Interior Design and Fashion

October 10, 2010

Hey, happy 10-10-10!

I'm finally feeling settled into my new apartment (my permanent place, not the first place). Somehow it only took a few touches to make it home-y. Sadly, I think that involved messing it up a bit. I've uncovered a few surprises since moving in. Only one is bad: I can't move couch out from in front of the window so to open it fully. Most are good: screens on the windows, a water filter, a few jugs of un-opened bottled water, lights in the stairwell, and satellite radio connected to my TV. That means I get NPR! I was actually happy when I heard Car Talk come out of the speakers. Technology is amazing. The best surprise is that one of my co-workers, a local who speaks fluent English. lives right downstairs from me, so he can help me with translation or whatever if I have any problems. This was a great coincidence, but wait for the crazy part: his wife, who also speaks English, studied abroad in Iowa. Even weirder, we realized that we were at the very same rally for Obama in Waterloo back in 2008. How do these things happen? “Small world” is far too cliché to apply to a situation like this.

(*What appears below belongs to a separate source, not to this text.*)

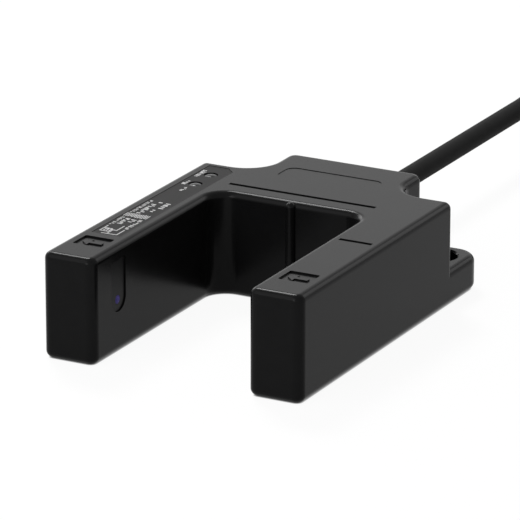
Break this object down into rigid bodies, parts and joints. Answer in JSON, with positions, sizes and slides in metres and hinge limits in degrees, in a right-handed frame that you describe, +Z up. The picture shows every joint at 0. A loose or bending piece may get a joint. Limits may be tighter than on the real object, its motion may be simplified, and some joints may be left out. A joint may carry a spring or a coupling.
{
  "type": "fork photoelectric sensor",
  "caption": "U-shaped fork light-barrier sensor: hollow moulded case with facing optics in its arms, indicator lamps, screw ears and a cable out of the rear.",
  "frame": {"origin": "under the middle of the case (without bush and cable), on the plane that it stands on", "axes": "+X from the receiver arm to the emitter arm, +Y from the arm tips to the cable, +Z up through the top face"},
  "size_m": [0.118, 0.3581, 0.0325],
  "materials": {
    "case_plastic": "fine matt moulded grain",
    "cover_plastic": "fine matt moulded grain",
    "label_film": "satin printed film",
    "label_print": "white print on the label",
    "window_plastic": "polished dark filter plastic",
    "violet_lens": "polished, deep violet",
    "clear_dome": "clear polished plastic",
    "holder_plastic": "matt black",
    "emitter_resin": "clear bluish resin",
    "receiver_resin": "black filter resin",
    "green_resin": "green diffused resin",
    "orange_resin": "orange diffused resin",
    "board_laminate": "green varnished laminate",
    "chip_plastic": "matt black epoxy",
    "capacitor_can": "satin",
    "resistor_body": "glazed black",
    "diode_body": "orange glassy body",
    "screw_steel": "zinc plated",
    "bush_rubber": "soft matt black",
    "cable_jacket": "smooth satin jacket",
    "core_brown": "smooth insulation",
    "core_blue": "smooth insulation",
    "core_black": "smooth insulation",
    "core_white": "smooth insulation",
    "tinned_copper": "tinned strands"
  },
  "bodies": {
    "root": {"case": "case_plastic", "bottom_cover": "cover_plastic", "cover_screws": "screw_steel", "label": "label_film", "power_indicator_lens": "clear_dome", "output_indicator_lens": "clear_dome", "power_led": "green_resin", "output_led": "orange_resin", "emitter_window": "window_plastic", "receiver_window": "window_plastic", "emitter_lens": "violet_lens", "receiver_lens": "violet_lens", "emitter_holder": "holder_plastic", "receiver_holder": "holder_plastic", "emitter_diode": "emitter_resin", "receiver_transistor": "receiver_resin", "emitter_board": "board_laminate", "receiver_board": "board_laminate", "emitter_wires": "core_black", "receiver_wires": "core_black", "main_board": "board_laminate", "board_screws": "screw_steel", "comparator_chip": "chip_plastic", "output_transistor": "chip_plastic", "smoothing_capacitor": "capacitor_can", "resistors": "resistor_body", "protection_diodes": "diode_body", "cable_bush": "bush_rubber", "cable_clamp": "holder_plastic", "clamp_screws": "screw_steel", "cable_lead_in": "cable_jacket", "lead_core_brown": "core_brown", "lead_core_blue": "core_blue", "lead_core_black": "core_black", "lead_core_white": "core_white", "cable": "cable_jacket", "cable_coil": "cable_jacket", "end_core_brown": "core_brown", "end_core_blue": "core_blue", "end_core_black": "core_black", "end_core_white": "core_white", "core_ends": "tinned_copper"}
  },
  "joints": []
}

This ex-pat thing is definitely an interesting experience, and I'm glad I'm getting a taste of it now. I'm in a weird kind of mindset now, torn between eating it all up and being a Peace Corps volunteer snob and turning up my nose at all the foreigners and their weaknesses for things like ice, diet coke, and indoor plumbing. In any case, this is a really great way for a mediocre, middle class, Midwestern girl to try out being fancy-shmancy once in a while. Like tonight—I attended a fashion show and dinner at the Hyatt to benefit victims of domestic violence in Tajikistan (incidentally, the government apparently censored the event, and the announcers were not allowed to talk about this problem at all. So strange.). In any case, it was a neat event, and I can't wait to get my hands on some Tajik silk—it is really some of the most beautiful fabric I've ever seen.